-- START OF DATASET EXCERPTS --
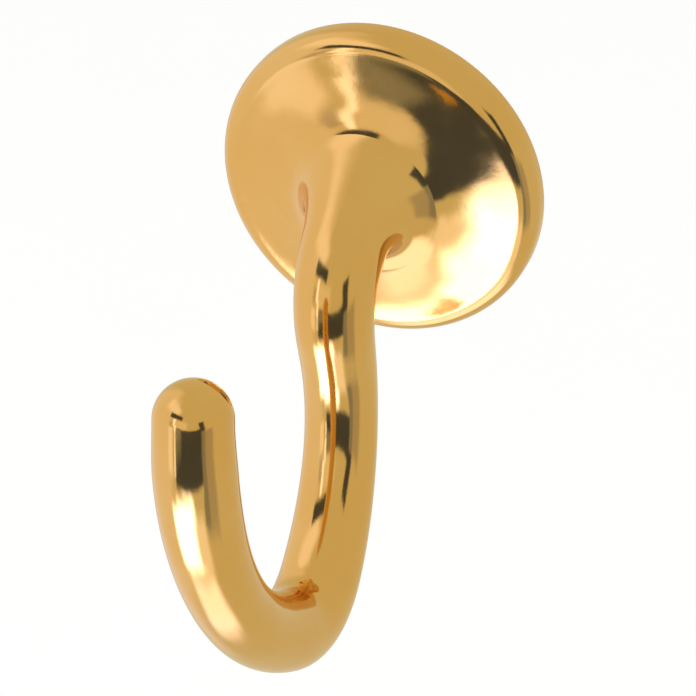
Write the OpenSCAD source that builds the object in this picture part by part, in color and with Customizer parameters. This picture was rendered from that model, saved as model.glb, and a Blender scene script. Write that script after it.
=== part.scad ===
-- END OF DATASET EXCERPTS --
-- START OF DATASET EXCERPTS --
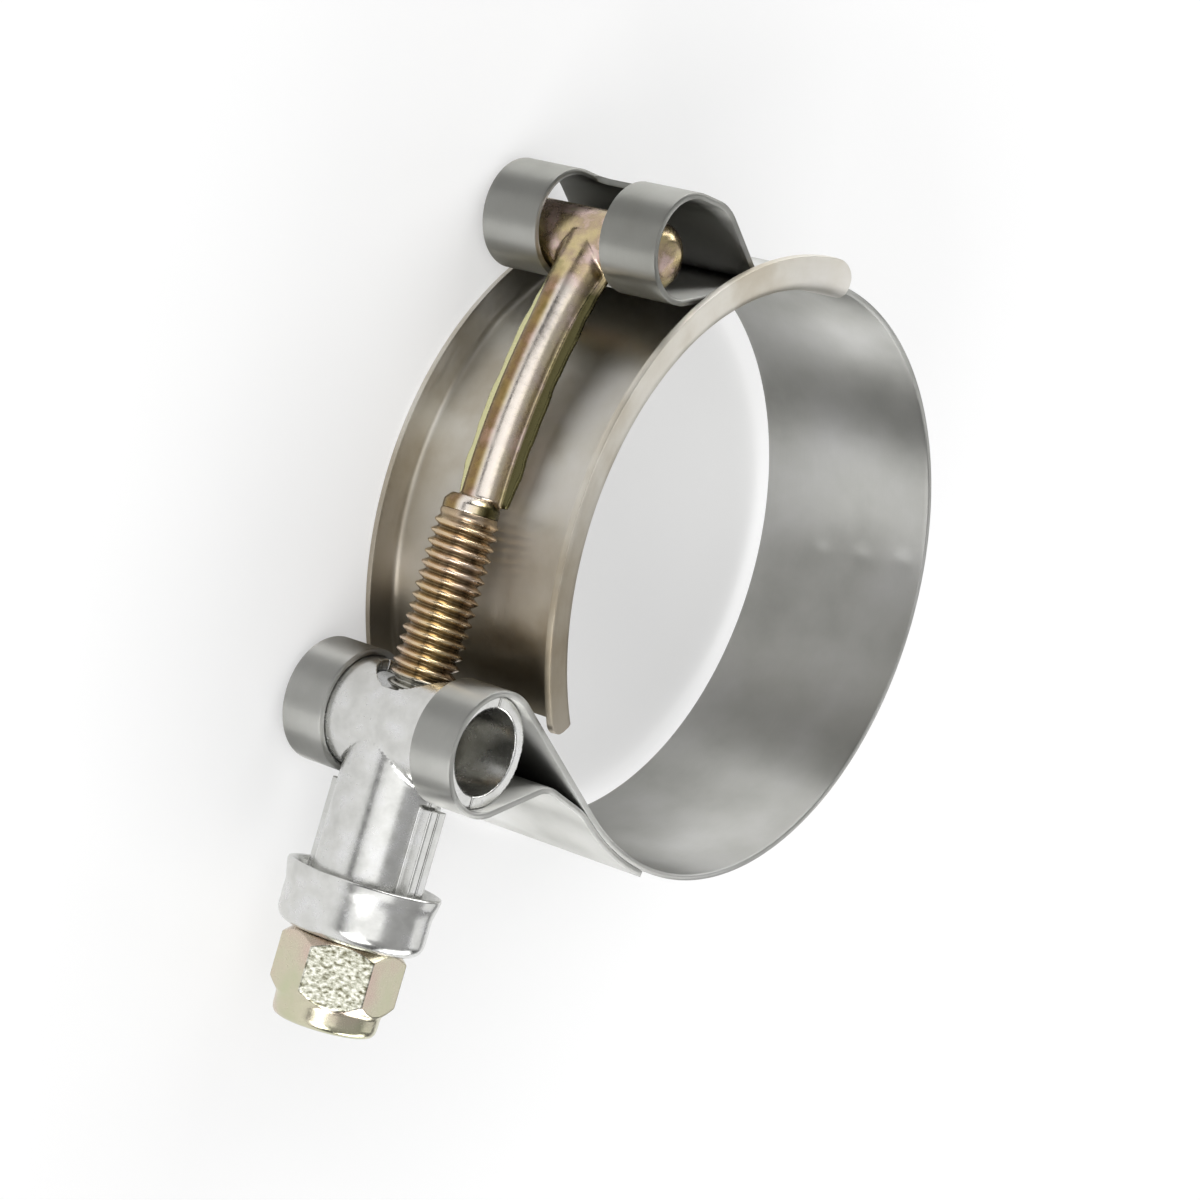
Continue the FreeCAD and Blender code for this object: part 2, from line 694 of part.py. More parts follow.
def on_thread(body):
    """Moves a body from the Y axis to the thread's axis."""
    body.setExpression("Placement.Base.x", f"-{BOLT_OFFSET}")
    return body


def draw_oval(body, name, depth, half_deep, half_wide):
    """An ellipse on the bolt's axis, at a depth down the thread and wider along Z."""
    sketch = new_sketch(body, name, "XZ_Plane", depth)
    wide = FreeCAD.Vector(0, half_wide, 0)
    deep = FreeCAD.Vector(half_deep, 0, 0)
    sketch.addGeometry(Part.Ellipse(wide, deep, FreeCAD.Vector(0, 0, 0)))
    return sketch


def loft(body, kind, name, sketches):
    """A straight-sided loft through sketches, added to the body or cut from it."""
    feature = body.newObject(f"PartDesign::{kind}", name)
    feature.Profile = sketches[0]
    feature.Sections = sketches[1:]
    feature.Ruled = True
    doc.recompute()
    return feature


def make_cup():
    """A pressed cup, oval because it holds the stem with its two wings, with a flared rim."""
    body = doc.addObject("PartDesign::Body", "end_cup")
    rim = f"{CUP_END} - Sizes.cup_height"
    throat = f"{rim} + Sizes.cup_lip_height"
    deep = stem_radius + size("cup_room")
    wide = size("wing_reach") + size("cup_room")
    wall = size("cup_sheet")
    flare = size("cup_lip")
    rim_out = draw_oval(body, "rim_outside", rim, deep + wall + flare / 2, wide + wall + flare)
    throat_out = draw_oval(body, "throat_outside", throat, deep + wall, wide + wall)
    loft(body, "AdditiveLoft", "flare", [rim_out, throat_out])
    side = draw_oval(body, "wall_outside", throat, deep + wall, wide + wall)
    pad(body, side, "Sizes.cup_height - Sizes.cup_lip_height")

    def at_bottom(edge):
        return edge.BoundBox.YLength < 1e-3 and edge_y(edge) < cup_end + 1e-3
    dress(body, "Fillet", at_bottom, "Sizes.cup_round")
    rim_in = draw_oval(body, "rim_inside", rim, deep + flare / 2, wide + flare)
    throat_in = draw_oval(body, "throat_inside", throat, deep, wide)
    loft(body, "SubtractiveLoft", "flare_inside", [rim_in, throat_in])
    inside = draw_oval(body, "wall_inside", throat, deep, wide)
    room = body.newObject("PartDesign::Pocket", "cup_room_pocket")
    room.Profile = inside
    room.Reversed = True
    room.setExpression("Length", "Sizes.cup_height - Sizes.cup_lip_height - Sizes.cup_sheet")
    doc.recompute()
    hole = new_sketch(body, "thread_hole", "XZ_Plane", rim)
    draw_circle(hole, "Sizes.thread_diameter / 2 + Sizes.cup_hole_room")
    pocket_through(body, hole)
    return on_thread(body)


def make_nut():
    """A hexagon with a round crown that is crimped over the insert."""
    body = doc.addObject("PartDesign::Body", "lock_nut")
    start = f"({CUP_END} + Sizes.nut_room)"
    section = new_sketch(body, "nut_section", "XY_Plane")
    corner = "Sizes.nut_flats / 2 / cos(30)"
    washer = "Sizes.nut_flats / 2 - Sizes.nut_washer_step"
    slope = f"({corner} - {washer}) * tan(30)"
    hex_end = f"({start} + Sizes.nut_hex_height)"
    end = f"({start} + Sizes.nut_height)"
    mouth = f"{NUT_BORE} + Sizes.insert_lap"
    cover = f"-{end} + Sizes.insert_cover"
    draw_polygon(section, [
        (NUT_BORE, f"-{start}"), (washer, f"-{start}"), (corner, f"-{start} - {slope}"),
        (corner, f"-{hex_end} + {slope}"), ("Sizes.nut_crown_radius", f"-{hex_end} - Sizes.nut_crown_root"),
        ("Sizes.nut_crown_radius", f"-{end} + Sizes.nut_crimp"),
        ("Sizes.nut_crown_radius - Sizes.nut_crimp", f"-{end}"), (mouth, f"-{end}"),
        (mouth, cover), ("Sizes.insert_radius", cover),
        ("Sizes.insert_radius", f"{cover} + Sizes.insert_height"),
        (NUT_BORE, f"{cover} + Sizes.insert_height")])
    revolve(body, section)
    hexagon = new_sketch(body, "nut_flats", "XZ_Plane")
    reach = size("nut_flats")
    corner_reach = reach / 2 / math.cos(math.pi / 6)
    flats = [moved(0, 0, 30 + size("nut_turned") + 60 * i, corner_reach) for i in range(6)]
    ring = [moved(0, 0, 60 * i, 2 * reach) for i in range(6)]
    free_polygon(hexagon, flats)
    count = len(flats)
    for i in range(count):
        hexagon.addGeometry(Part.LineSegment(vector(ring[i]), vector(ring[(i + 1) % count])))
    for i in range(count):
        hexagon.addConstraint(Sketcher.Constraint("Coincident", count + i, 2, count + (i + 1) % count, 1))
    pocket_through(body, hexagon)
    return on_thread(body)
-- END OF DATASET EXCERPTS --
- [TASK REQUIREMENTS] Reply with nothing but a number: how many lines of the entries above contain the string "that"?

- [THE ANSWER] 2